We do not join in the statement for these reasons:
1. We agree with the object and, with some reservations, with the structure of the organization envisaged in the resolutions. We think, however, that simultaneously with efforts to attain a world federal government, the United States should explore the possibilities of forming a nuclear union with nations where individual liberty exists, as a step toward the projected world government.
Owen J. Roberts
A.J.G Priest
Michael Williams
Stringfellow Barr
Clarence K. Streit


In addition to those signing the majority and minority reports the following were present at some of the sessions:
Senator Styles Bridges of New Hampshire, member of Foreign Relations Committee.
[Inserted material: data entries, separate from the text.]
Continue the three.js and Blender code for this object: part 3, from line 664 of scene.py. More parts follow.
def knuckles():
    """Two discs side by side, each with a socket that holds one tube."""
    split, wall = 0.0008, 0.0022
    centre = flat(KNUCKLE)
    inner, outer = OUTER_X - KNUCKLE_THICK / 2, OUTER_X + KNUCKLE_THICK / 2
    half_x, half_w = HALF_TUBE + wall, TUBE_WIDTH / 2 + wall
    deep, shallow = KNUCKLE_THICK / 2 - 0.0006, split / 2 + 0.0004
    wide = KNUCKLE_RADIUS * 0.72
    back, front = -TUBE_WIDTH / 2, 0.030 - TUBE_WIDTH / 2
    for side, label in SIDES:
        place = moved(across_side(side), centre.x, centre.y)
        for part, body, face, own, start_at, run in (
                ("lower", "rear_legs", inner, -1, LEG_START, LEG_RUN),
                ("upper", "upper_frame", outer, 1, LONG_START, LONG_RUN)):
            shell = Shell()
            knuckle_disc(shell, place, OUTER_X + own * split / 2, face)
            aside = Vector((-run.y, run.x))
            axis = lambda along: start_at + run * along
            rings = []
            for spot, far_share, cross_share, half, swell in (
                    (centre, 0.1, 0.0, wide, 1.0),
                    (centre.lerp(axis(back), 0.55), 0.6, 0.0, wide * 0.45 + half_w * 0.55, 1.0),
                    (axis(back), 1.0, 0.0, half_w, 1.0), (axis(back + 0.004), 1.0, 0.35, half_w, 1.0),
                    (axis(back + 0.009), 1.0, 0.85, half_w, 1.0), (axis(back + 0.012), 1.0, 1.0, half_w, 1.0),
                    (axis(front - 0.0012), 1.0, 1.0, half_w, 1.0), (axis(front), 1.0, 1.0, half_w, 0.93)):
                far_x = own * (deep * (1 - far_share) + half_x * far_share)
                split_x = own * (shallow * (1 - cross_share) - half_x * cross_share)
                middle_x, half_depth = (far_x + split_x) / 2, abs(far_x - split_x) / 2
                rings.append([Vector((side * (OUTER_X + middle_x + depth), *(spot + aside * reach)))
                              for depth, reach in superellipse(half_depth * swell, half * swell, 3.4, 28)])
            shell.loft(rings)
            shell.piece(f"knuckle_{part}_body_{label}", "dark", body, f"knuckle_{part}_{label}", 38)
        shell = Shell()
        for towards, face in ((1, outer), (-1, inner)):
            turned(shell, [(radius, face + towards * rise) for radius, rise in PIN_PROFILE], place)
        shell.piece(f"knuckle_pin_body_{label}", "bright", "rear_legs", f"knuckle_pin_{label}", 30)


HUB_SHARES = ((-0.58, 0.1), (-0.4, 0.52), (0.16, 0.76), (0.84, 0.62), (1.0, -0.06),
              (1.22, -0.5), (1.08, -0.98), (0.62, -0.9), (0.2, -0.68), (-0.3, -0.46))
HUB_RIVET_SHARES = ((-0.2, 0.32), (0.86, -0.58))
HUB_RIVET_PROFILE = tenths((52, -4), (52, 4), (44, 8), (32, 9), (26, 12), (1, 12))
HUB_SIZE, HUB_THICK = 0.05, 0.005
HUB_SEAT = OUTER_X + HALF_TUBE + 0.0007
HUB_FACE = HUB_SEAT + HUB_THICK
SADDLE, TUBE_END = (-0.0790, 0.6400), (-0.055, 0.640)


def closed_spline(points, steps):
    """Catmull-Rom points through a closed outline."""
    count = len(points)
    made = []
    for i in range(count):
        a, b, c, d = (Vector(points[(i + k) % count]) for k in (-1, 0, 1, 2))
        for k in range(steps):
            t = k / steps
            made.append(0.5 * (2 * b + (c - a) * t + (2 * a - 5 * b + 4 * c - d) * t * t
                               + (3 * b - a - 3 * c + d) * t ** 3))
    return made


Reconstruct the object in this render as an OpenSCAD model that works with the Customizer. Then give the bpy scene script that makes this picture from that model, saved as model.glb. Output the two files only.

Louis Fischer, New York, writer and lecturer.
Charles W. Ferguson, Pleasantville, New York, editor, Readers Digest. [which later presented a digest of Emery Reves's The Anatomy of Peace over three issues]
John K. Jessup, New York, editor of Life and Fortune.
Lieut. Edward F. Mahony, AUS, Boston.
Donovan Richardson, Boston, managing editor, Christian Science Monitor.
Emery Reves, New York, publisher and author.
Winfield W. Riefler, Princeton, N.J., economist, professor at Institute for Advanced Study.
Beardsley Ruml, New York, chairman, Federal Reserve Bank of New York.
Henry D. Smyth, Princeton, N.J., Professor of Physics, Princeton University, author of official report "Atomic Energy for Military Purposes," 1945
Capt. Wayne D. Williams, AUS, Washington, lawyer, winner of 1944 Ross Medal of American Bar Association for essay on world organization.
William B. Ziff, Washington, publisher and author


It is expected many other invited to the conference, but unable to be present, will adhere to the majority report.